## GOAL
Pull every line of the entries that has the word "Blender".

Object modeling scripts:

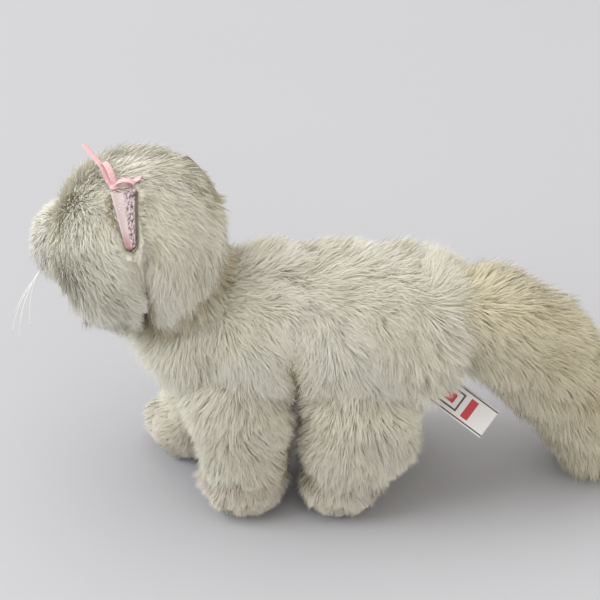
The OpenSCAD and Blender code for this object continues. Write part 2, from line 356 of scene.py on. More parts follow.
def leg_skin(leg, inset, sole=SKIN_GAP):
    half_x, half_y, centre, y, top = leg_shape(leg)
    rise = (1 - np.cos(np.linspace(0, np.pi, 34))) / 2
    z = sole + (top - inset - sole) * rise
    z = z[:-1]
    around = turns(44)
    sole_inset = inset - 0.5 * (1 - step_up(z, 12, 36))
    wide = np.maximum(half_x(z) - sole_inset, 0.8)
    deep = np.maximum(half_y(z) - sole_inset, 0.8)
    blunt = 2 / 2.3
    c, s = np.cos(around), np.sin(around)
    rings = np.zeros((len(z), len(around), 3))
    rings[:, :, 0] = centre(z)[:, None] + wide[:, None] * np.sign(c) * np.abs(c) ** blunt
    rings[:, :, 1] = y + deep[:, None] * np.sign(s) * np.abs(s) ** blunt
    rings[:, :, 2] = z[:, None]
    start = np.array([centre(sole), y, sole])
    end = np.array([centre(top), y, top - inset])
    return loft(rings, start, end)


# The tail's line from its root, as steps back, right and up from the root's centre, and its radius.
TAIL_LINE = np.array(
    [
        [-8, 0, 1, 20],
        [8, 0, 0, 24],
        [30, 0, -5, 27],
        [60, 3, -30, 28.5],
        [86, 8, -66, 27],
        [98, 12, -94, 26],
    ]
)


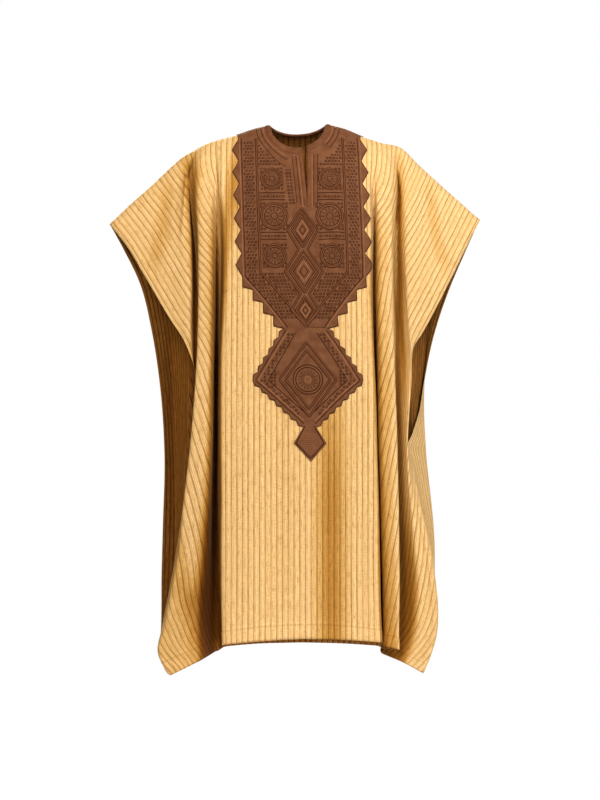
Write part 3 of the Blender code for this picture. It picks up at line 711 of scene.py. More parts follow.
half_columns = (int(HALF_WIDTH), int(HALF_WIDTH) + 1)
# painted shade: the shade painted into the recesses deepens down the cloth
for sheet in (front, back):
    deep = [np.clip((sheet.down - SHADE_FROM) / full, 0.0, 1.0) for full in SHADE_FULL]
    deep = np.repeat(np.stack(deep, axis=1), half_columns, axis=1)
    share = SHADE_LEAST + (1.0 - SHADE_LEAST) * deep
    sheet.open = 1.0 - (1.0 - openness(sheet)) * share
    print("openness from", round(sheet.open.min(), 2), "to", round(sheet.open.max(), 2))

# %% [markdown]
# ## Soft shade beside the folds
# Painted shade also dims the colour a little way out from a recess, where the cloth
# only begins to turn in, and along the troughs of the creases. Each band of painted
# shade is placed from a fold: how far out from the recess it lies, how wide and deep
# it is, and from where to where it runs down the cloth. A band with a negative shade
# paints light into a recess instead.

# %% Bands of shade
TROUGH_SHADE = 0.07        # shade for each millimetre of a crease's depth
BACK_BANDS = (             # recess, outwards at top and foot, half width, shade, top, foot
    ("arm_recess", 2, 70, 26, 0.45, 40, 560), ("recess", -62, -62, 34, 0.26, 60, 1700),
)
SHADE_BANDS = {
    "front_left": (
        ("arm_recess", 2, 98, 26, 0.58, 40, 460), ("arm_recess", -34, -40, 18, 0.34, 40, 330),
        ("recess", 34, 52, 26, 0.50, 870, 1290), ("recess", 82, 86, 30, 0.26, 1060, 1330),
        ("recess", -48, -48, 20, 0.36, 60, 1700), ("recess", 160, 160, 50, 0.12, 760, 1900),
        # a negative shade: painted light in the upper part of the recess
        ("recess", 0, 0, 20, -0.40, -300, 720),
    ),
    "front_right": (
        ("arm_recess", 2, 70, 24, 0.34, 60, 480), ("arm_recess", 60, 60, 28, 0.22, 820, 1290),
        # the last band has a negative shade: painted light in the upper part of the recess
        ("recess", 62, 62, 24, 0.06, 700, 1900), ("recess", 0, 0, 24, -0.45, -300, 760),
    ),
    "back_left": BACK_BANDS,
    "back_right": BACK_BANDS,
}


def shade_bands(sheet, creases):
    """Takes the painted shade of the bands and the creases' troughs off the openness; a negative
    band adds painted light.
    """
    across, down = np.meshgrid(EACH_MM, sheet.down)
    sheet.open += TROUGH_SHADE * np.clip(crease_height(across, down, creases), None, 0.0)
    middle = sheet.points.shape[1] // 2
    for side, (half, folds) in zip((-1, 1), sheet.halves.items()):
        bands = SHADE_BANDS[f"{sheet.name}_{half}"]
        for fold, start, end, half_width, shade, top, foot in bands:
            floor = sheet.across[:, middle + side * column_of(folds, fold)][:, None]
            out = np.interp(sheet.down, (top, foot), (start, end))[:, None]
            beside = (EACH_MM[None] - floor) * side - out
            past = np.clip(np.abs(down - (top + foot) / 2) * 4 / (foot - top) - 1.0, 0.0, None)
            sheet.open -= shade * np.exp(-((beside / half_width) ** 2) - past**2)
    sheet.open = np.clip(sheet.open, 0.0, 1.0)
    print(sheet.name, "is open to", round(sheet.open.mean(), 3), "on average")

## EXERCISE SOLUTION
The OpenSCAD and Blender code for this object continues. Write part 2, from line 356 of scene.py on. More parts follow.
Write part 3 of the Blender code for this picture. It picks up at line 711 of scene.py. More parts follow.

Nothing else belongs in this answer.